While European countries and the U.S. are battling second and third waves of the coronavirus, other hard-hit nations – namely India and Brazil – have seen the number of newly registered coronavirus cases ebb.
As shown in our chart with data from the European CDC, the two nations started their outbreaks later than the EU and the U.S. and did not manage to dent the growth of infections majorly throughout much of the summer, resulting in a more continuous growth – and decline – of infection numbers.
According to the Washington Post, considerable levels of India’s urban populations – for example in Delhi or Mumbai – have been acquiring antibodies, leading to a decline in new cases. Yet, the number of new infections, still standing at around 50,000 a day, continues to pose a challenge to health systems. Pockets of immunity do not mean that countries cannot experience a second wave of the virus, however. According to the reporting, the upcoming festival season and colder weather in some parts of India could cause infections to spike again. Bhramar Mukherjee, a biostatistician at the University of Michigan who studies the Indian coronavirus outbreak, said she was expecting another peak. Epidemiologists see new outbreaks potentially involving less immune rural populations.

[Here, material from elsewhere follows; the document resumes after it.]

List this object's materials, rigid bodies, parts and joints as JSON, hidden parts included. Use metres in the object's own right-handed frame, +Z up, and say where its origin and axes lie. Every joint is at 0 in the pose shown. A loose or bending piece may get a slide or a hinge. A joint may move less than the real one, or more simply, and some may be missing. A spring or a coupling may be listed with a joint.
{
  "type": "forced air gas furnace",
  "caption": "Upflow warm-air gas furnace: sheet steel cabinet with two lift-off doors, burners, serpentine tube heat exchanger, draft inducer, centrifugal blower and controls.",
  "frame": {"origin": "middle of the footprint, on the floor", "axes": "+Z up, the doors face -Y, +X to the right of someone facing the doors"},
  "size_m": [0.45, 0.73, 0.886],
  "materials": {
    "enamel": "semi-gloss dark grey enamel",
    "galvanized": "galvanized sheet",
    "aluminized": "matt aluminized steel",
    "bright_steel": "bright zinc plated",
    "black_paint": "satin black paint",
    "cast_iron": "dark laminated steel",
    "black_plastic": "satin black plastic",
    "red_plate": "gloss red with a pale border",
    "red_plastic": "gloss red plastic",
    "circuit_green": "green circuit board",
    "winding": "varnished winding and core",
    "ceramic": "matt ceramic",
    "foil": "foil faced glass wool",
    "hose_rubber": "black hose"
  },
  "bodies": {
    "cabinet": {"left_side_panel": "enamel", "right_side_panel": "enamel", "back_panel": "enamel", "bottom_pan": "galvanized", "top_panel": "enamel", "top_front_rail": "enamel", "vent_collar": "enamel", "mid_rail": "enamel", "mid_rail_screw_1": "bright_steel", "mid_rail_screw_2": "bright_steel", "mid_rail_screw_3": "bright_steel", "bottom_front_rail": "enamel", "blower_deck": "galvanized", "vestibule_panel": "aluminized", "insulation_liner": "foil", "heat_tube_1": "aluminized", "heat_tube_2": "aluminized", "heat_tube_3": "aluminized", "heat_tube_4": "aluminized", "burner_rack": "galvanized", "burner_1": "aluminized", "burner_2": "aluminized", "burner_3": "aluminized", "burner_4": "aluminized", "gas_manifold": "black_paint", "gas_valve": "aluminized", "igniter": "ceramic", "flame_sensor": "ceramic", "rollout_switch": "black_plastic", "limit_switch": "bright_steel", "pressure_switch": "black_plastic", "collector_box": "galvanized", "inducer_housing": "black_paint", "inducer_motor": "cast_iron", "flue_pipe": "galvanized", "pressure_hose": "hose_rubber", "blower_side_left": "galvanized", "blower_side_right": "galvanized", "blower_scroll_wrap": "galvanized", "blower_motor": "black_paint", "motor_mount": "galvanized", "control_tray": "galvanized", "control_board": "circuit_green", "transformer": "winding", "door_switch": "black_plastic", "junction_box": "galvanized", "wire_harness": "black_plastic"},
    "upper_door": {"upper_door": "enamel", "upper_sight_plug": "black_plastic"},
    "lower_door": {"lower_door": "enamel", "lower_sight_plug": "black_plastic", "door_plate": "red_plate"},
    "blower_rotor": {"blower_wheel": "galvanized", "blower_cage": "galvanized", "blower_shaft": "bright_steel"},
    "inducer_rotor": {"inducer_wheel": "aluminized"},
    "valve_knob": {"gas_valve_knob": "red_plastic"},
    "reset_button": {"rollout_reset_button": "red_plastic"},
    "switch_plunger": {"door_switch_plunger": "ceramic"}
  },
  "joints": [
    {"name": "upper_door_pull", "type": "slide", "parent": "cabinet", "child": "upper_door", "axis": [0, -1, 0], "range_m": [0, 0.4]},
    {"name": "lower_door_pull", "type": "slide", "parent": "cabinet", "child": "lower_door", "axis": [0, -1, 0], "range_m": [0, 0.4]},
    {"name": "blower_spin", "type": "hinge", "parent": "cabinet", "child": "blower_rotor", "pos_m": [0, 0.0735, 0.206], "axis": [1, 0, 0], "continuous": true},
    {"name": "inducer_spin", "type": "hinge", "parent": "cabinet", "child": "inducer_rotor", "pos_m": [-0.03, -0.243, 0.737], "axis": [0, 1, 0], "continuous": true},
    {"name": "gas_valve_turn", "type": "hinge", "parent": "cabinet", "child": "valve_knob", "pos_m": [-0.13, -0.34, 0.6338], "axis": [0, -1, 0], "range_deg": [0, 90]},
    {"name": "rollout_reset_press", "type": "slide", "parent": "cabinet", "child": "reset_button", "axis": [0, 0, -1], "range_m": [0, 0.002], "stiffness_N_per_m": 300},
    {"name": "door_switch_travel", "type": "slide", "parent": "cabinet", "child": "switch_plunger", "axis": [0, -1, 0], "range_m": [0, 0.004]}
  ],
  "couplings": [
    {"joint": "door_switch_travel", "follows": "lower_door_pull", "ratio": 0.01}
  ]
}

Brazil, a southern hemisphere country, is heading into the summer season. This has been credited with some relief on the coronavirus front by Reuters, in addition to immunity acquired in some localities. Underreporting remains a problem in Brazil, suggesting that the outbreak – through peaks and lows – is larger than reported. While the U.S. and the EU are home to around 330 million and 450 million people, respectively, 1.35 billion live in India and 210 million in Brazil.